The Court also agreed with the First Circuit’s decision that the “contracts of employment” exception applied to independent contractors.  Justice Gorsuch invoked a canon of statutory construction as the “key to the case.”  The canon provides that “words generally should be ‘interpreted as taking their ordinary . . . meaning . . . at the time Congress enacted the statute.’ ” This meant that the “only question in this case concerns the meaning of the term ‘contracts of employment’ in 1925,” the year in which Congress passed the FAA.  (Emphasis in the original).  Because in 1925 “a contract of employment did not necessarily imply the existence of an employer-employee or master-servant relationship,” the Court held that the “contracts of employment” exempted from the FAA are simply “agreements to perform work,” including work performed by people we would label today as independent contractors.  Therefore, since Mr. Oliveira’s arbitration agreement was exempt from the FAA, the federal courts did not have the power to compel arbitration pursuant to that Act.
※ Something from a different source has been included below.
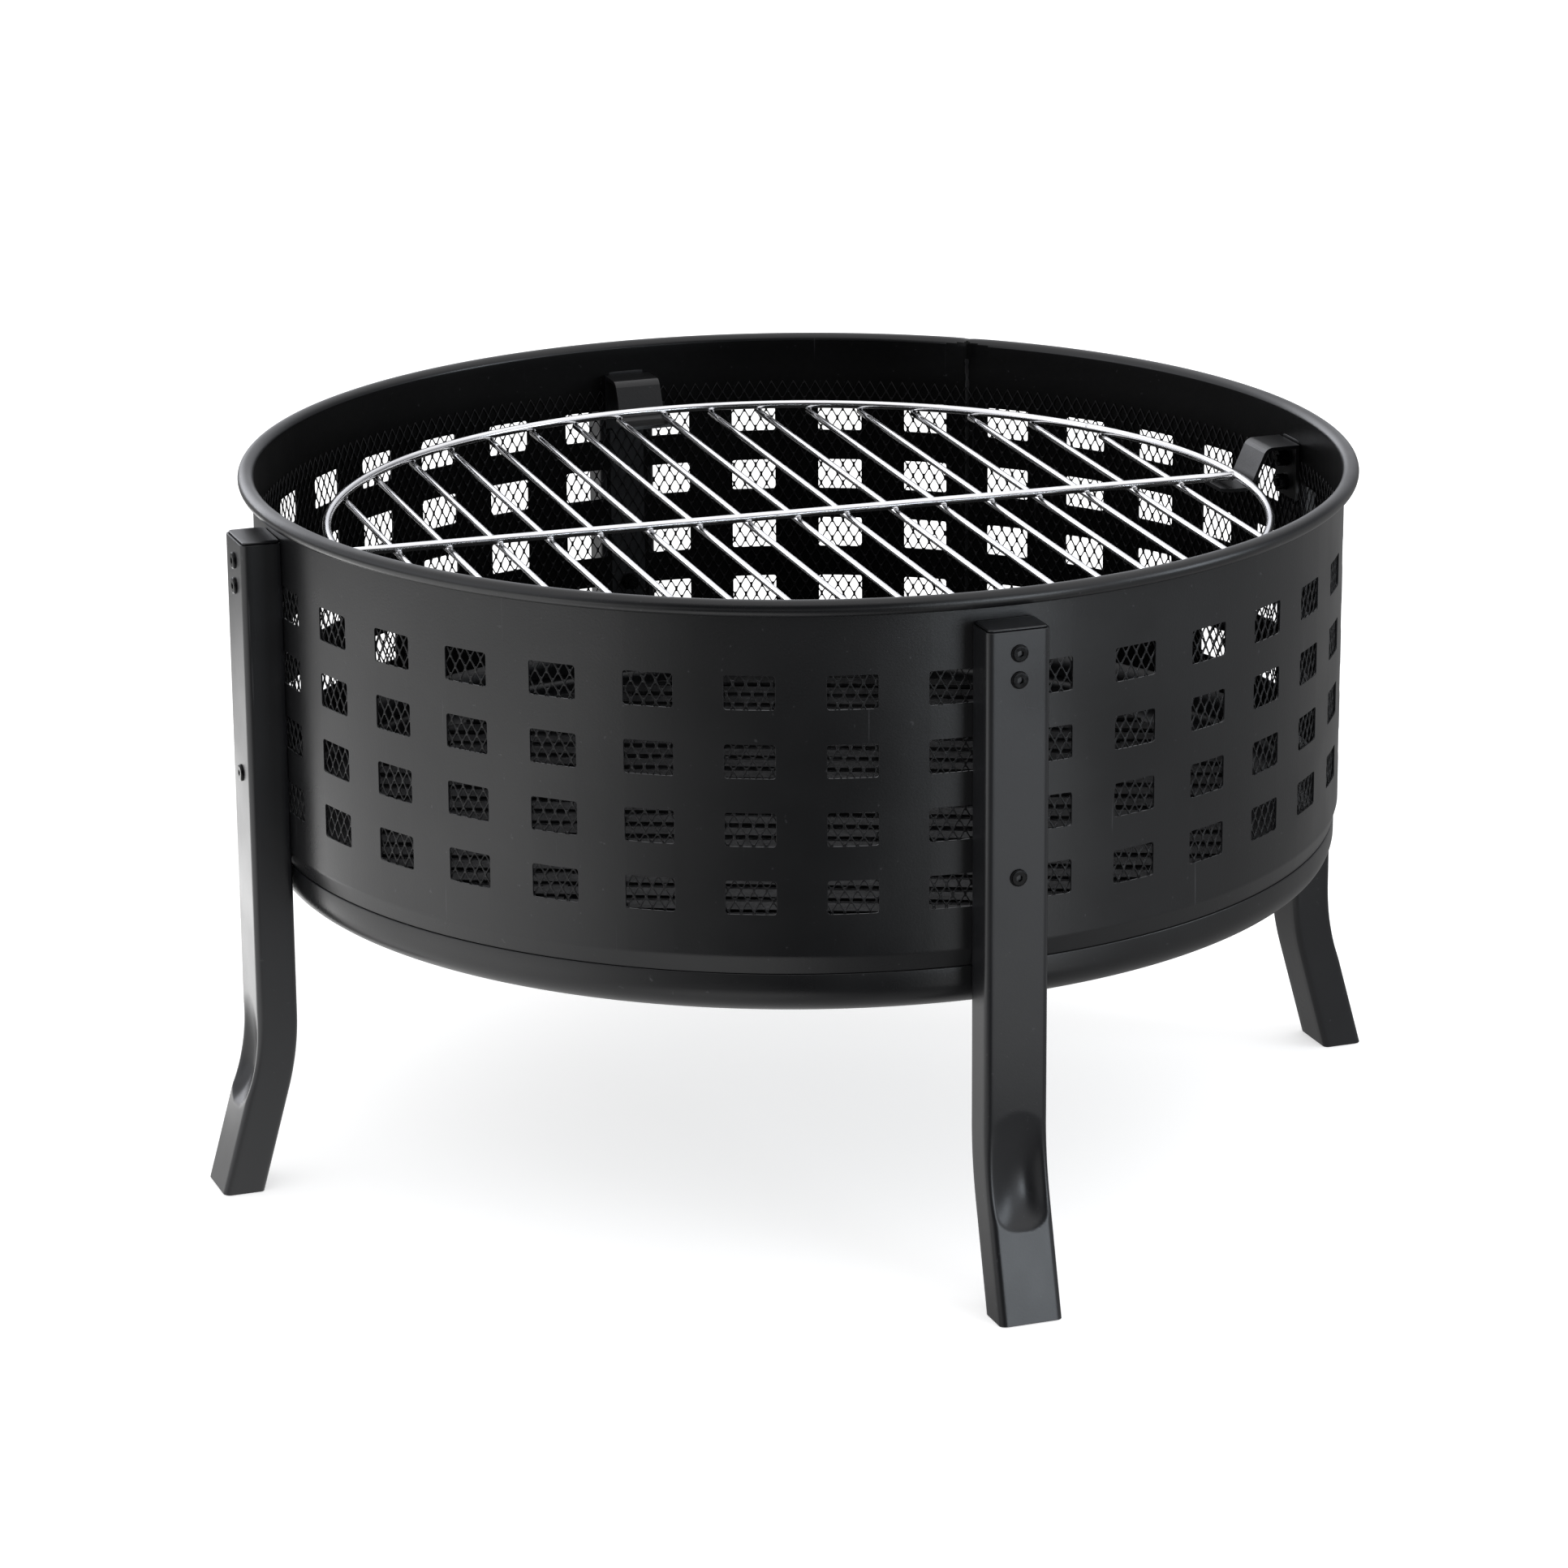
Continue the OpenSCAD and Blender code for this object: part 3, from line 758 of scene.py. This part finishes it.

The Supreme Court did not address an issue that the appeals court’s decision had specifically left open: the question of whether New Prime could use a state statute to compel arbitration. The First Circuit had stated: “We emphasize that our holding is limited: It applies only when arbitration is sought under the FAA, and it has no impact on other avenues (such as state law) by which a party may compel arbitration.”  Oliveira v. New Prime, Inc, 857 F.3d 7, 24, reh’g and reh’g en banc denied (1st Cir. 2017).  Many states have arbitration enforcement statutes that do not exempt contracts involving transportation workers.  See e.g.  NY CPLR §§ 7501-7503 (2018); Ca. Code Civ. Proc. §§ 1281, 1281.2 (2018).  Whether or not those state statutes’ applicability to transportation workers is preempted by the FAA’s exemption for transportation workers is an open question.